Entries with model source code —

-=-=-=-=-

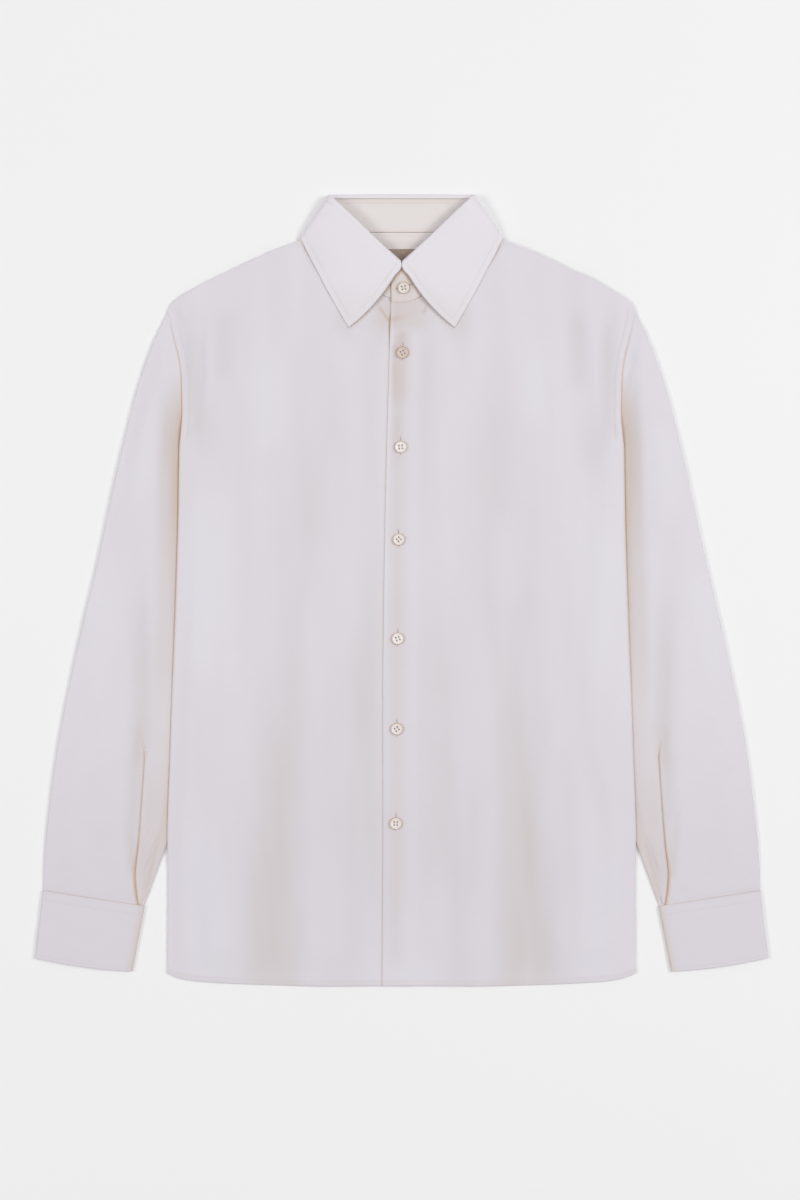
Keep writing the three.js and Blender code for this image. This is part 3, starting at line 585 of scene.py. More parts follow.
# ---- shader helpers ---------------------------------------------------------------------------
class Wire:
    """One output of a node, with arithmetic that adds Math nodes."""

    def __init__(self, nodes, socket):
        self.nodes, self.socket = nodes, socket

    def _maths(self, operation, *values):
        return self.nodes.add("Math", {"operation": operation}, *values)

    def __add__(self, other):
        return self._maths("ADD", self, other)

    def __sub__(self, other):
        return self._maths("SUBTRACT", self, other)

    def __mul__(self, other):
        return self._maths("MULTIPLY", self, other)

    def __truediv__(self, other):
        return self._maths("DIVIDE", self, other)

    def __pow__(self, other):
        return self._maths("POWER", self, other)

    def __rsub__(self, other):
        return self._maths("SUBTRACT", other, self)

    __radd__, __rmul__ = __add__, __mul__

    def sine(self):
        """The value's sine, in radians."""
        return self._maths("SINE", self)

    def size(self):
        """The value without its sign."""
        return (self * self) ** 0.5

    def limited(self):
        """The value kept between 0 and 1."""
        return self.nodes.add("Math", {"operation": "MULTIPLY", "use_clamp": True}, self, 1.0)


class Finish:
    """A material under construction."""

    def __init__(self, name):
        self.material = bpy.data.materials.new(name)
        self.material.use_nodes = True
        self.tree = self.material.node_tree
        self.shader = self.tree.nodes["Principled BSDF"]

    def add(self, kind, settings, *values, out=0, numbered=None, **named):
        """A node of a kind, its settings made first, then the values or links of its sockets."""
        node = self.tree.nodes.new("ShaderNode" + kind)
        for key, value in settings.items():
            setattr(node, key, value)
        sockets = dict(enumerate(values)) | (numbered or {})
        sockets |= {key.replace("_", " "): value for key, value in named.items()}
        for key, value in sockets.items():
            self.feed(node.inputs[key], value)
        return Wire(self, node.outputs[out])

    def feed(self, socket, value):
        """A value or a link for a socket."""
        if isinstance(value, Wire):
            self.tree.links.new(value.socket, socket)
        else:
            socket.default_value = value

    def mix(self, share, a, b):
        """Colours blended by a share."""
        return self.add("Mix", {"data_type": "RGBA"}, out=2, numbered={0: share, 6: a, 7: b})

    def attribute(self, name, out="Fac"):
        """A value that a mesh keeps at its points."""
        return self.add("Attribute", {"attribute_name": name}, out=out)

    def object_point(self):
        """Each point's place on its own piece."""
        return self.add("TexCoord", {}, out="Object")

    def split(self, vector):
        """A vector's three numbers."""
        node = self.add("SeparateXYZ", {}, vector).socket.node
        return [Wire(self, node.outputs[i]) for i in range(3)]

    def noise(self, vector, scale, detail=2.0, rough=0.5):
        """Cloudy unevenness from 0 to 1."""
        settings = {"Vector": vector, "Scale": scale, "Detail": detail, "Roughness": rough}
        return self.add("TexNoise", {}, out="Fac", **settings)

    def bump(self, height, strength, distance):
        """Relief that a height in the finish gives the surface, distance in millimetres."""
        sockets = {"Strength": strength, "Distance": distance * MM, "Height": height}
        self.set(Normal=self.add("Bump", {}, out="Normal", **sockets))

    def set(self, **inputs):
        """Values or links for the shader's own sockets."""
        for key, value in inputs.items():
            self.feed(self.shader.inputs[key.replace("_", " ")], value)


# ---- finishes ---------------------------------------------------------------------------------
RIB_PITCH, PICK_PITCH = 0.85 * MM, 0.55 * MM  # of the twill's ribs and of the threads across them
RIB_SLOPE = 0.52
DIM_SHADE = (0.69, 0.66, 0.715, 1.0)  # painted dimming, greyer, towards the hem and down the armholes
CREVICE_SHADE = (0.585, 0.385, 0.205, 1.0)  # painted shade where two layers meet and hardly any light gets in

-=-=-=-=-

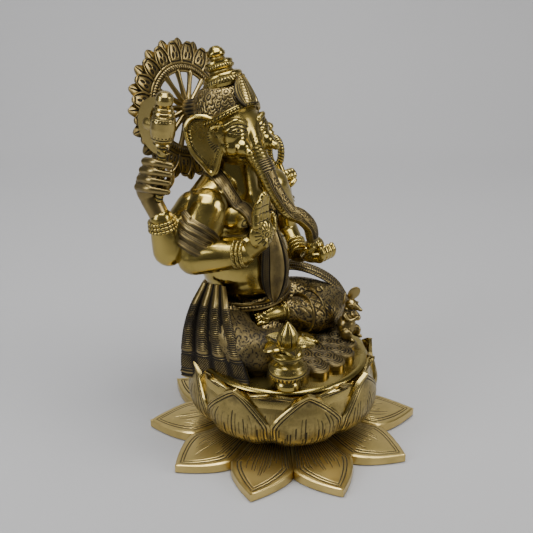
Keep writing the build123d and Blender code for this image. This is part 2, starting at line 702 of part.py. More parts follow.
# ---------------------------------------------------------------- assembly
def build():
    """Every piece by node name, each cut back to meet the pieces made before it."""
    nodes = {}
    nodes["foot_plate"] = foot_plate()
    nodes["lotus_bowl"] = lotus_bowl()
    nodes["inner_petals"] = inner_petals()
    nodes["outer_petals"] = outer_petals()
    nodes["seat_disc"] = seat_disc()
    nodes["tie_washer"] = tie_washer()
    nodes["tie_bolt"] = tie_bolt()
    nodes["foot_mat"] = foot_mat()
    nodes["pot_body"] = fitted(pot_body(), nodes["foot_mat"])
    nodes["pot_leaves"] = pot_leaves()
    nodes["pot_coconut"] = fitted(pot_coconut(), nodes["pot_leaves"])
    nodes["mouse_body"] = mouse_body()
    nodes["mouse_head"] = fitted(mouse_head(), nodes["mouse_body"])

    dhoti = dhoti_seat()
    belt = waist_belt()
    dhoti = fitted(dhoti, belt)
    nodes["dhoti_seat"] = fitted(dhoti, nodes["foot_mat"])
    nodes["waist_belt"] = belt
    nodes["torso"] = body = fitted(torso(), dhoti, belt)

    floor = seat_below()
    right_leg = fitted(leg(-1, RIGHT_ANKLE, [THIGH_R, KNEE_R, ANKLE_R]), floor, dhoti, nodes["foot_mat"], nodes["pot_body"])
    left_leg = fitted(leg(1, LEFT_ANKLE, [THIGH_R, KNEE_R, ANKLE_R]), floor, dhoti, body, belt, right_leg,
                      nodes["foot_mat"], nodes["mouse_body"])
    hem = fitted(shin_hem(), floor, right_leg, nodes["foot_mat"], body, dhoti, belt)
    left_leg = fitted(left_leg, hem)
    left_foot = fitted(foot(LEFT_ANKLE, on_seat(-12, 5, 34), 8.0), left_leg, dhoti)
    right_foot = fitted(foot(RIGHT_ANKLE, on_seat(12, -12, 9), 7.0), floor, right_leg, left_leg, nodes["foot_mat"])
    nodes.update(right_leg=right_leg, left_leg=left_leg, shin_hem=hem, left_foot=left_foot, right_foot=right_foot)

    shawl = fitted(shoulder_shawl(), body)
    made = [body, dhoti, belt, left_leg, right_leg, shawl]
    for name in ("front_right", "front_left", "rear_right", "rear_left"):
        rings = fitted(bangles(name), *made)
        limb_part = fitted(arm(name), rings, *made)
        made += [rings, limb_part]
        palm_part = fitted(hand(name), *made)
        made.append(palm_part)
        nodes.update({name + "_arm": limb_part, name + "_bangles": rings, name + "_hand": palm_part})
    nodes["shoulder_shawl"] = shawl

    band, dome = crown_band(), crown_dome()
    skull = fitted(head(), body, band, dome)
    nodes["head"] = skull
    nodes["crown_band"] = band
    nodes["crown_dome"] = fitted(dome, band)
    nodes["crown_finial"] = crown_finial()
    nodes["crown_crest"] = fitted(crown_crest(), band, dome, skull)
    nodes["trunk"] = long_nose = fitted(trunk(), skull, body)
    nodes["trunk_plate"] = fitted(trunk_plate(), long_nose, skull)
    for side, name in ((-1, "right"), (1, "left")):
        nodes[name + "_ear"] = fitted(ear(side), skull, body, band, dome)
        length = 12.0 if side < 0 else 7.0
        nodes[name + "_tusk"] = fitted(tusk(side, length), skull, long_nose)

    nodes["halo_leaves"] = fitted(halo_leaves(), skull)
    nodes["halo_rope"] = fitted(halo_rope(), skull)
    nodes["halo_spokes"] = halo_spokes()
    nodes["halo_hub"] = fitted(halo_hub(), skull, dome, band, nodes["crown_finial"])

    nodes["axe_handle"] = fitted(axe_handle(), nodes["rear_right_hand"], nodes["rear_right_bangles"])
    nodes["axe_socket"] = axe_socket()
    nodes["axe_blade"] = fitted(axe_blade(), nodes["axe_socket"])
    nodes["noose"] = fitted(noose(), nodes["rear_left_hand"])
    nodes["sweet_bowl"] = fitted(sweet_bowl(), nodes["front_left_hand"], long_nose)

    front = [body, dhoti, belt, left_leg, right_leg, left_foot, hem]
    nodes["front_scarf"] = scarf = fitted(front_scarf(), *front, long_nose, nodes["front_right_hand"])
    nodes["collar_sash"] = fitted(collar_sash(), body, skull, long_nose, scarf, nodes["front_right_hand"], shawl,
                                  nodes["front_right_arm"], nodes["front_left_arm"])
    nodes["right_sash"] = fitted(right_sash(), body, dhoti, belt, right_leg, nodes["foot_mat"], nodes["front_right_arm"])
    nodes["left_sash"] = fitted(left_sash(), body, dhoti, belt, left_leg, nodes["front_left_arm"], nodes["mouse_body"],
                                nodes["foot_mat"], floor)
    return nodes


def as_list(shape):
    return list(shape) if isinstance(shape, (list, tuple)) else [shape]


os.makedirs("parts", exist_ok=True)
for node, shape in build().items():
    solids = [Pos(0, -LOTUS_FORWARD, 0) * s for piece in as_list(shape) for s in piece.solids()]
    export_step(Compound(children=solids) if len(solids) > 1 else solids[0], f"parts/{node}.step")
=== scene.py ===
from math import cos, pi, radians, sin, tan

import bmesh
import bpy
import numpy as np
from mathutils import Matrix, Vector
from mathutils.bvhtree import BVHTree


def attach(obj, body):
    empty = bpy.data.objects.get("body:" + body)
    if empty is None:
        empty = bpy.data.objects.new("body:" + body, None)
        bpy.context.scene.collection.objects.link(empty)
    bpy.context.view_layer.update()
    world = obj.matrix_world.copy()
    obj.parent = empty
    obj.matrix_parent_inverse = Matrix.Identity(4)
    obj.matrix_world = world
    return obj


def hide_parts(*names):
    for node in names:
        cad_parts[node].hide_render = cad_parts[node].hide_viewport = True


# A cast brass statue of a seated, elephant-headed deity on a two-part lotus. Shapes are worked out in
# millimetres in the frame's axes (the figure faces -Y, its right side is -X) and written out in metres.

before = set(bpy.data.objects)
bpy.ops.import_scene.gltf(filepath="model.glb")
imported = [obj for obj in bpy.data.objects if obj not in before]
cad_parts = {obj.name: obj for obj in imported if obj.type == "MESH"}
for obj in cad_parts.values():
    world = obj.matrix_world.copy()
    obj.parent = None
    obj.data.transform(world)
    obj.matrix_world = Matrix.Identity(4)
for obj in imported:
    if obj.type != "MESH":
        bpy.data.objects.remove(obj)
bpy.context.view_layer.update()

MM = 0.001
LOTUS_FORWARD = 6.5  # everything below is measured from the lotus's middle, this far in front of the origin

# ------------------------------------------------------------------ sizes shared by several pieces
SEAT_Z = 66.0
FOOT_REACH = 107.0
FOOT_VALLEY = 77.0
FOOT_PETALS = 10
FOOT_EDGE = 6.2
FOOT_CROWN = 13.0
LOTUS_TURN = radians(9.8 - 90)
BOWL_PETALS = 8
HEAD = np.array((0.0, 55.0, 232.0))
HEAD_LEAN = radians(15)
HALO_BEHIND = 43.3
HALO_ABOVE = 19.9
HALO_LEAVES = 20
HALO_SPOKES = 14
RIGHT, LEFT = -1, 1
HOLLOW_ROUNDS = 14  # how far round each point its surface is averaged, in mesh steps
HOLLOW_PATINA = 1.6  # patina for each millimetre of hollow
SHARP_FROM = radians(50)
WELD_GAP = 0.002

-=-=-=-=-

Prompt — From the records above, quote only the lines running from the line with "front = [body, dhoti, belt, left_leg, right_leg, left_foot, hem]" to the line with "cad_parts[node].hide_render = cad_parts[node].hide_viewport", both lines included.

Correct output —
    front = [body, dhoti, belt, left_leg, right_leg, left_foot, hem]
    nodes["front_scarf"] = scarf = fitted(front_scarf(), *front, long_nose, nodes["front_right_hand"])
    nodes["collar_sash"] = fitted(collar_sash(), body, skull, long_nose, scarf, nodes["front_right_hand"], shawl,
                                  nodes["front_right_arm"], nodes["front_left_arm"])
    nodes["right_sash"] = fitted(right_sash(), body, dhoti, belt, right_leg, nodes["foot_mat"], nodes["front_right_arm"])
    nodes["left_sash"] = fitted(left_sash(), body, dhoti, belt, left_leg, nodes["front_left_arm"], nodes["mouse_body"],
                                nodes["foot_mat"], floor)
    return nodes


def as_list(shape):
    return list(shape) if isinstance(shape, (list, tuple)) else [shape]


os.makedirs("parts", exist_ok=True)
for node, shape in build().items():
    solids = [Pos(0, -LOTUS_FORWARD, 0) * s for piece in as_list(shape) for s in piece.solids()]
    export_step(Compound(children=solids) if len(solids) > 1 else solids[0], f"parts/{node}.step")
=== scene.py ===
from math import cos, pi, radians, sin, tan

import bmesh
import bpy
import numpy as np
from mathutils import Matrix, Vector
from mathutils.bvhtree import BVHTree


def attach(obj, body):
    empty = bpy.data.objects.get("body:" + body)
    if empty is None:
        empty = bpy.data.objects.new("body:" + body, None)
        bpy.context.scene.collection.objects.link(empty)
    bpy.context.view_layer.update()
    world = obj.matrix_world.copy()
    obj.parent = empty
    obj.matrix_parent_inverse = Matrix.Identity(4)
    obj.matrix_world = world
    return obj


def hide_parts(*names):
    for node in names:
        cad_parts[node].hide_render = cad_parts[node].hide_viewport = True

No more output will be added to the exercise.